Most of these groups of young people had wild, undisciplined, “countercultural” elements. They held no attraction for us. We had no interest at all in drugs and enjoyed regular showers. We had just moved to the Twin Cities and had few friends. One day we found a radical newspaper in the back seat of an acquaintance’s car. It included information on how to get in touch. We called the number and were immediately invited to a party in Minneapolis.

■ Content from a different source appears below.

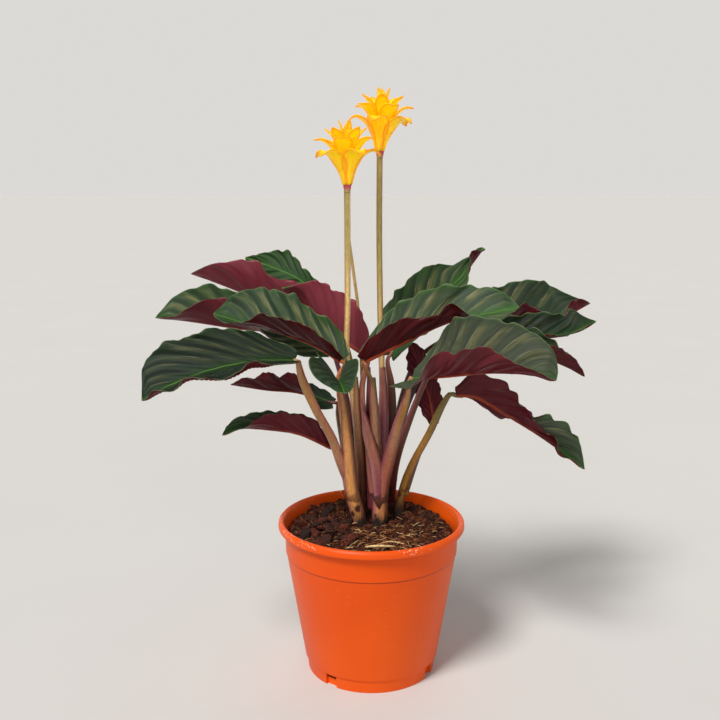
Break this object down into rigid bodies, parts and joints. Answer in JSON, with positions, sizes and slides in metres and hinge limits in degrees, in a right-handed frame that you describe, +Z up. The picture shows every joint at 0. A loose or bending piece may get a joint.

We were subsequently invited to go on a camping trip on the Apple River and were virtually “courted” and ultimately invited to join the group. It was a Trotskyist group called The Young Socialist Alliance, which was the youth group of the Socialist Workers Party. That party had helped organize legitimate labor struggles, Civil Rights actions, and had a core of older, serious veteran labor activists we respected. Many were very sincere, committed people. Many had spent their whole lives sacrificing financial security and personal safety to try to achieve their utopian dream. That it was not a dream but a nightmare should have been obvious, but dreams die hard. We are always assured that “Communism just hasn’t been done right!” Yet! Yup, you betcha.

But there was no getting around it: It was basically a cult, though we didn’t know that yet, and like the tedious metaphor of the frog in tepid water, it happened in stages. Our main interest was stopping the Vietnam War and bringing the troops home safely.

Remember those wacky “conspiracy theorists” who claimed that leftists and even card-carrying Communists were behind the mass demonstrations against the war? Well, I am here to tell you that – like about 98 percent of current “conspiracies” — they were right. Through a variety of innocent-sounding “front groups,” they ran the show. And I know because I was one of them. We learned exactly how easy it was for a relatively small group of hard-core activists to have influence far beyond their numbers (or their IQs). It still is today.